The scheme involves creating a Major Road Network to allow local authorities to take a share of the vehicle excise duty-funded National Roads Fund (NRF).

It was previously envisaged that the NRF would be ring-fenced for motorways and major A-roads.

Motoring groups welcomed the announcement, saying many communities are "crying out" for urgent road investment.

The plan will help councils enhance or replace the most important A-roads under their management, the Department for Transport (DfT) said.

Vehicle excise duty reached £5.8 billion in 2016/17.

Last year's study by the Rees Jeffreys Road Fund highlighted the "great gulf" in funding and planning of national and local roads.

Mr Grayling said: "Getting transport spending right is crucial for the country's future.

"The Transport Investment Strategy sets out a blueprint for how we can harness the power of transport investment to drive balanced economic growth, unlock new housing projects, and support the Government's modern industrial strategy.

"This Government is taking the big transport decisions for Britain's future like HS2 and Heathrow, while delivering the biggest investment in roads and rail for a generation.

"At the heart of our approach is a plan to make transport work for the people who use it and for the wider economy."

Under the strategy, road improvement programmes will be judged on how they contribute to creating a more geographically balanced economy, increase productivity or growth and tackle congestion.

The DfT pledged to support every part of the country and in some cases give priority to smaller schemes that are "proven solutions" so passengers and drivers get the benefits quicker.

AA president Edmund King said: "Many communities are crying out for their local bypass to be built to enhance their local environment and quality of life.

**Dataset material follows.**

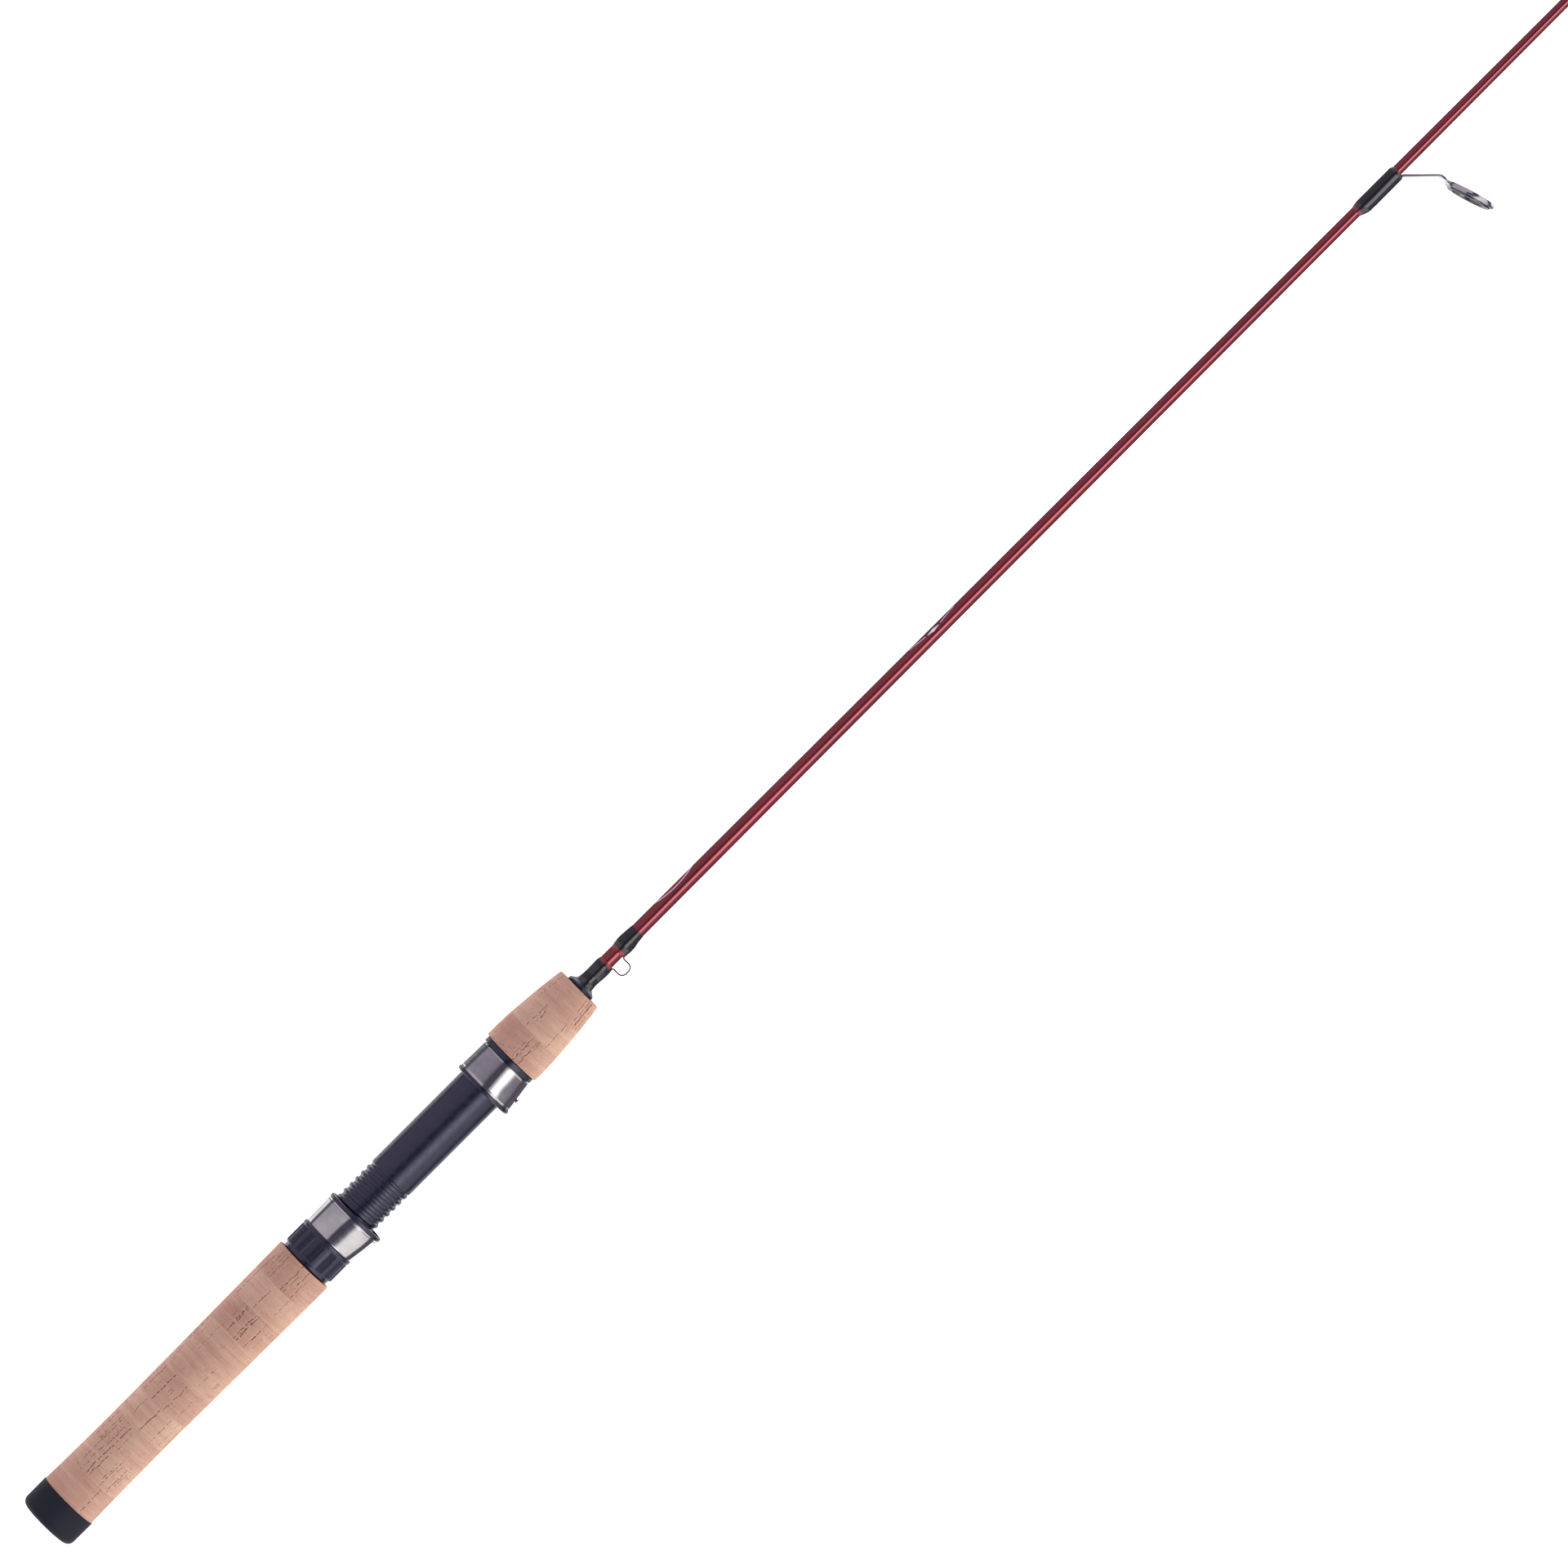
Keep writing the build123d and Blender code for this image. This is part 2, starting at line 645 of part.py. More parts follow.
def build_guide(name, ring_x, height, ring_outer, ring_inner):
    """A single-foot guide: strip foot and leg, ring frame, hard insert ring and the wrap over its foot."""
    size = ring_outer / largest_ring
    strip = max(guide_strip * size, 0.7)
    band = (ring_outer - ring_inner) / 2
    insert_outer = ring_outer - 0.76 * band
    frame_depth = max(guide_frame_depth * size, 1.2)
    insert_depth = frame_depth * guide_insert_depth / guide_frame_depth
    foot_end = ring_x - height * 0.477
    foot_start = foot_end - (8.0 + 13.0 * size)
    foot_y = blank_radius(foot_start) + 0.06
    leg_end_height = height - ring_outer / 2 * cos(radians(guide_tilt)) + 0.3 * size
    leg_end_x = ring_x - ring_outer / 2 * sin(radians(guide_tilt)) + 0.5 * frame_depth
    leg_width = 3.4 * size + 0.4
    ramp = 4.0 * size + 1.0

    with BuildPart() as frame:
        with BuildSketch() as side:
            with BuildLine():
                Polyline(
                    (foot_start, -foot_y),
                    (foot_end, -foot_y),
                    (leg_end_x, -leg_end_height + 2.5 * size),
                    (leg_end_x + 0.6 * size, -leg_end_height - 1.0 * size),
                    (leg_end_x - 0.45 * strip, -leg_end_height - 1.0 * size),
                    (leg_end_x - 1.15 * strip, -leg_end_height + 2.2 * size),
                    (foot_end - 0.3 * strip, -foot_y - strip),
                    (foot_start + ramp, -foot_y - strip),
                    (foot_start, -foot_y - 0.3),
                    close=True,
                )
            make_face()
        extrude(amount=leg_width / 2, both=True)
        with BuildSketch(Plane.XZ):
            with BuildLine():
                Polyline(
                    (foot_start - 1, -0.7),
                    (foot_start + ramp, -foot_width / 2),
                    (foot_end - 1, -foot_width / 2),
                    (leg_end_x - 1.5 * strip, -leg_width / 2),
                    (leg_end_x + 5, -leg_width / 2),
                    (leg_end_x + 5, leg_width / 2),
                    (leg_end_x - 1.5 * strip, leg_width / 2),
                    (foot_end - 1, foot_width / 2),
                    (foot_start + ramp, foot_width / 2),
                    (foot_start - 1, 0.7),
                    close=True,
                )
            make_face()
        extrude(amount=height + ring_outer, mode=Mode.INTERSECT)
        with BuildSketch(guide_frame_plane(ring_x, height, -frame_depth / 2)):
            Circle(ring_outer / 2)
        extrude(amount=frame_depth)
        with BuildSketch(guide_frame_plane(ring_x, height, -frame_depth)):
            Circle(insert_outer / 2 + 0.02)
        extrude(amount=3 * frame_depth, mode=Mode.SUBTRACT)
    save(frame.part, f"{name}_frame")

    with BuildPart() as insert:
        with BuildSketch(guide_frame_plane(ring_x, height, -frame_depth / 2 + 0.1)):
            Circle(insert_outer / 2)
            Circle(ring_inner / 2, mode=Mode.SUBTRACT)
        extrude(amount=insert_depth)
        fillet(insert.edges(), 0.3 * min(insert_depth, (insert_outer - ring_inner) / 2))
    save(insert.part, f"{name}_ring")

    cover = 0.65 * min(size + 0.25, 1.0)
    least_cover = 0.42
    peak = foot_y + strip + 0.35
    wrap_start = foot_start - 1.8
    sections = [(wrap_start, *[blank_radius(wrap_start) + 0.12] * 3)]
    for x, bulge in [(foot_start, 0.3), (foot_start + ramp, 1.0), (foot_end - 0.6, 1.0)]:
        bare = blank_radius(x)
        top = bare + cover
        low = top + (peak - top) * bulge
        sections.append((x, top, low, max(top, bare + least_cover)))
    with BuildPart() as wrap:
        add(thread_wrap(sections))
        add(frame.part, mode=Mode.SUBTRACT)
    save(wrap.part, f"{name}_wrap")


for guide_name, guide_sizes in guides.items():
    build_guide(guide_name, *guide_sizes)


# ---------------------------------------------------------------- tip top
ring_centre_x = tip_end - tip_ring_depth / 2
with BuildPart() as tip_frame:
    with BuildSketch(yz_plane(tip_tube_start)):
        Circle(tip_tube_radius)
    extrude(amount=tip_tube_end - tip_tube_start)
    for side in (-1, 1):
        with BuildLine():
            brace = Spline(
                (tip_tube_end - 2.5, -0.2, side * (tip_tube_radius - 0.15)),
                (tip_tube_end - 0.5, -2.0, side * 2.4),
                (ring_centre_x, -tip_ring_height + 0.6, side * (tip_ring_outer / 2 - 0.55)),
                tangents=((1, 0, 0), (0.3, -1, 0)),
            )
        with BuildSketch(Plane(origin=brace @ 0, z_dir=brace % 0)):
            Circle(0.5)
        sweep(path=brace)
    with BuildSketch(yz_plane(tip_end - tip_ring_depth, -tip_ring_height)):
        Circle(tip_ring_outer / 2)
    extrude(amount=tip_ring_depth * 0.7)
    with BuildSketch(yz_plane(tip_end - 3 * tip_ring_depth, -tip_ring_height)):
        Circle((tip_ring_outer + tip_ring_inner) / 4 + 0.22)
    extrude(amount=4 * tip_ring_depth, mode=Mode.SUBTRACT)
    with BuildSketch(yz_plane(tip_tube_start - 1)):
        Circle(blank_radius(tip_tube_start) + 0.05)
    extrude(amount=blank_end + 0.2 - tip_tube_start + 1, mode=Mode.SUBTRACT)
save(tip_frame.part, "tip_top_frame")

with BuildPart() as tip_ring:
    with BuildSketch(yz_plane(tip_end - tip_ring_depth, -tip_ring_height)):
        Circle((tip_ring_outer + tip_ring_inner) / 4 + 0.2)
        Circle(tip_ring_inner / 2, mode=Mode.SUBTRACT)
    extrude(amount=tip_ring_depth)
    fillet(tip_ring.edges(), 0.28)
save(tip_ring.part, "tip_top_ring")

tip_wrap = thread_wrap([
    (tip_tube_start - 5.5, *[blank_radius(tip_tube_start - 5.5) + 0.12] * 3),
    (tip_tube_start - 4.5, *[blank_radius(tip_tube_start - 4.5) + 0.38] * 3),
    (tip_tube_start - 0.1, *[tip_tube_radius + 0.05] * 3),
])
save(tip_wrap, "tip_top_wrap")
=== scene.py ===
"""Looks for a one-piece ice fishing rod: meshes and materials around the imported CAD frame.

Metres throughout. +X runs from the butt to the tip, the guides are on the -Y side, +Z is up.
Round a section, an angle of 0 is +Y and a quarter turn is +Z, the side that faces the camera.
"""
import json
import math

import bpy
import numpy as np
from mathutils import Matrix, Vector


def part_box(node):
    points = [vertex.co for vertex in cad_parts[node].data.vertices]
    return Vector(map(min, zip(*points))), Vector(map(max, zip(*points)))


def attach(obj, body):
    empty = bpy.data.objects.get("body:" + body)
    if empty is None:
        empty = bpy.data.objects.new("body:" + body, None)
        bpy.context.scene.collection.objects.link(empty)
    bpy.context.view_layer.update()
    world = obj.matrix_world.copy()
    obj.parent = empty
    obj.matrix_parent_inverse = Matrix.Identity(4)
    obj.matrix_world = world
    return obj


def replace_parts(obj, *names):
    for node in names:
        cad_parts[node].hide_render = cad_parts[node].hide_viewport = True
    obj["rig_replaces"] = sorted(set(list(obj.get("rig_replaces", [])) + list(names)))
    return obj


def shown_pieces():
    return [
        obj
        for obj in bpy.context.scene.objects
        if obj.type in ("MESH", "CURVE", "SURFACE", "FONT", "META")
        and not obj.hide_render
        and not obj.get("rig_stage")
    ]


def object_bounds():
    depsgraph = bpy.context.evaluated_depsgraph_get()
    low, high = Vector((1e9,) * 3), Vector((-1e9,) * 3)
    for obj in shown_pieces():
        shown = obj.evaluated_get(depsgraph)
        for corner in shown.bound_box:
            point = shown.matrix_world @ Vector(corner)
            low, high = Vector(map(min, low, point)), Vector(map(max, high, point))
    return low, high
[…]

"Local authority A-roads have become the poor relation or country cousins in comparison to the amounts spent on motorways and the strategic road network.

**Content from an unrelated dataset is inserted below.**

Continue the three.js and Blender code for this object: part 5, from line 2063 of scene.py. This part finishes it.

"It is imperative that the status and spending on the most important of these roads is elevated."

Steve Gooding, director of the RAC Foundation, said the DfT's plan recognises that many of the most important roads connecting towns and cities are "the responsibility of cash-strapped local councils".

He went on: "Drivers have long felt that too many of the billions they pay in motoring taxes each year get siphoned away to other deserving causes.

"Today's announcement is a big step on the way to winning back their trust."

A public consultation into the definition of the Major Road Network will be opened later this year and the strategy could be implemented in 2020.

Local Government Association transport spokesman Martin Tett said: "Councils have long called for a better balance of investment between local and national infrastructure.

"It's great to see the Government adopt this approach, which recognises our roads form one big network."

He added: "The devil will be in the detail but this is a refreshing approach from the Government."